=== AIM ===
Quote the full listing word for word.

[BEGIN COLLECTED MATERIAL]

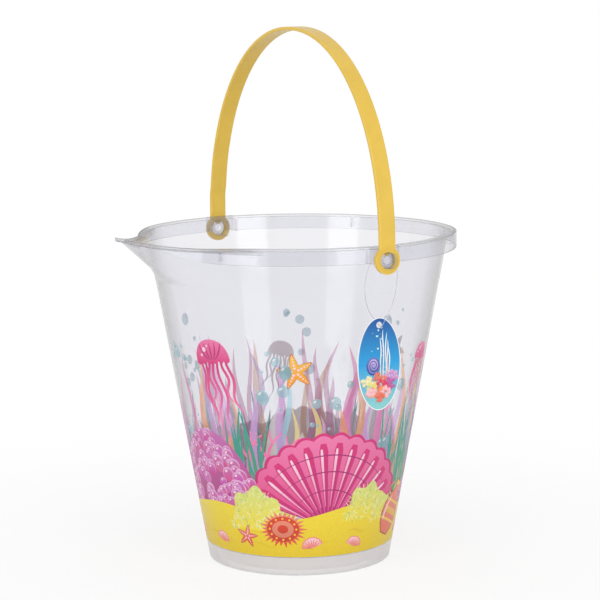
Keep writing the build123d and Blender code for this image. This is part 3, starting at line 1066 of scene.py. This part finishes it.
class BucketPrintOperator(bpy.types.Operator):
    """Lays the printed sea floor into the bucket's wall"""

    bl_idname = "object.sand_bucket_print"
    bl_label = "Printed film"

    def execute(self, context):
        inks = context.scene.sand_bucket_inks
        rng = random.Random(5)
        sheet = WallPrint("film_print", inks)
        rocks(sheet)
        tall_weed(sheet, rng)
        for azimuth, scale, stem, twig in (
            (40, 1.25, inks.magenta, inks.pink),
            (172, 1.0, inks.coral_red, inks.orange),
            (300, 1.1, inks.orchid, inks.lilac),
        ):
            sea_fan(sheet, azimuth, dune(azimuth) - 4, scale, stem, twig)
        sea_grass(sheet, rng)
        for azimuth, half_width, rise in (
            (40, 22, 34), (102, 24, 30), (128, 18, 24), (178, 24, 30),
            (210, 20, 26), (284, 26, 32), (336, 22, 26),
        ):
            moss(sheet, rng, azimuth, half_width, rise)
        for azimuth, height, radius, lean in ((75, 34, 66, -6), (236, 36, 52, 10)):
            great_shell(sheet, azimuth, height, radius, lean)
        for azimuth, half_width, top in ((8, 38, 98), (154, 26, 76), (266, 28, 78)):
            bubble_coral(sheet, rng, azimuth, half_width, top)
        sea_floor(sheet, rng)
        for azimuth, half_width, rise in (
            (35, 19, 30), (99, 17, 25), (114, 12, 18), (196, 16, 18), (302, 15, 18),
        ):
            moss(sheet, rng, azimuth, half_width, rise)
        for azimuth, height, radius in ((50, 34, 17), (205, 33, 13)):
            anemone(sheet, azimuth, height, radius)
        for azimuth, height, scale, lean in ((118, 22, 1.35, -24), (322, 24, 1.2, 20)):
            jar(sheet, azimuth, height, scale, lean)
        for azimuth, height, radius, turn, body, light in (
            (58, 146, 14, 12, inks.orange, inks.gold),
            (28, 27, 9, -10, inks.coral_red, inks.salmon),
            (186, 138, 12, 30, inks.magenta, inks.pink),
            (292, 26, 9, 20, inks.orange, inks.gold),
        ):
            starfish(sheet, azimuth, height, radius, turn, body, light)
        for azimuth, height, scale, lean in (
            (20, 150, 1.15, 8), (128, 146, 0.8, -10), (248, 128, 0.75, 12),
        ):
            jellyfish(sheet, azimuth, height, scale, lean)
        for azimuth, height, radius, lean in (
            (67, 20, 8, 14), (92, 19, 7, -18), (140, 19, 7.5, 10), (8, 20, 7, -12),
            (176, 20, 8, 6), (222, 19, 7, -14), (255, 21, 8, 12), (338, 19, 7, -6),
        ):
            small_shell(sheet, azimuth, height, radius, lean)
        bubbles(sheet, rng)
        piece = sheet.make()
        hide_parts("print_film")
        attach(piece, "bucket")
        return {"FINISHED"}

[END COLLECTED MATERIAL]

=== COMPLETED EXERCISE ===
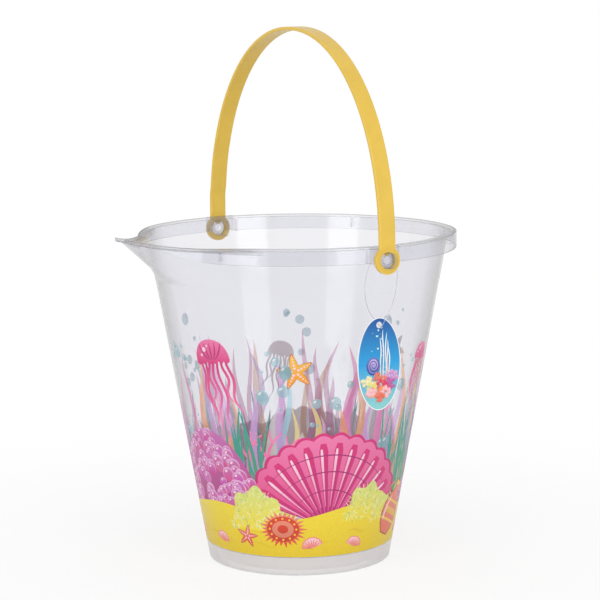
Keep writing the build123d and Blender code for this image. This is part 3, starting at line 1066 of scene.py. This part finishes it.
class BucketPrintOperator(bpy.types.Operator):
    """Lays the printed sea floor into the bucket's wall"""

    bl_idname = "object.sand_bucket_print"
    bl_label = "Printed film"

    def execute(self, context):
        inks = context.scene.sand_bucket_inks
        rng = random.Random(5)
        sheet = WallPrint("film_print", inks)
        rocks(sheet)
        tall_weed(sheet, rng)
        for azimuth, scale, stem, twig in (
            (40, 1.25, inks.magenta, inks.pink),
            (172, 1.0, inks.coral_red, inks.orange),
            (300, 1.1, inks.orchid, inks.lilac),
        ):
            sea_fan(sheet, azimuth, dune(azimuth) - 4, scale, stem, twig)
        sea_grass(sheet, rng)
        for azimuth, half_width, rise in (
            (40, 22, 34), (102, 24, 30), (128, 18, 24), (178, 24, 30),
            (210, 20, 26), (284, 26, 32), (336, 22, 26),
        ):
            moss(sheet, rng, azimuth, half_width, rise)
        for azimuth, height, radius, lean in ((75, 34, 66, -6), (236, 36, 52, 10)):
            great_shell(sheet, azimuth, height, radius, lean)
        for azimuth, half_width, top in ((8, 38, 98), (154, 26, 76), (266, 28, 78)):
            bubble_coral(sheet, rng, azimuth, half_width, top)
        sea_floor(sheet, rng)
        for azimuth, half_width, rise in (
            (35, 19, 30), (99, 17, 25), (114, 12, 18), (196, 16, 18), (302, 15, 18),
        ):
            moss(sheet, rng, azimuth, half_width, rise)
        for azimuth, height, radius in ((50, 34, 17), (205, 33, 13)):
            anemone(sheet, azimuth, height, radius)
        for azimuth, height, scale, lean in ((118, 22, 1.35, -24), (322, 24, 1.2, 20)):
            jar(sheet, azimuth, height, scale, lean)
        for azimuth, height, radius, turn, body, light in (
            (58, 146, 14, 12, inks.orange, inks.gold),
            (28, 27, 9, -10, inks.coral_red, inks.salmon),
            (186, 138, 12, 30, inks.magenta, inks.pink),
            (292, 26, 9, 20, inks.orange, inks.gold),
        ):
            starfish(sheet, azimuth, height, radius, turn, body, light)
        for azimuth, height, scale, lean in (
            (20, 150, 1.15, 8), (128, 146, 0.8, -10), (248, 128, 0.75, 12),
        ):
            jellyfish(sheet, azimuth, height, scale, lean)
        for azimuth, height, radius, lean in (
            (67, 20, 8, 14), (92, 19, 7, -18), (140, 19, 7.5, 10), (8, 20, 7, -12),
            (176, 20, 8, 6), (222, 19, 7, -14), (255, 21, 8, 12), (338, 19, 7, -6),
        ):
            small_shell(sheet, azimuth, height, radius, lean)
        bubbles(sheet, rng)
        piece = sheet.make()
        hide_parts("print_film")
        attach(piece, "bucket")
        return {"FINISHED"}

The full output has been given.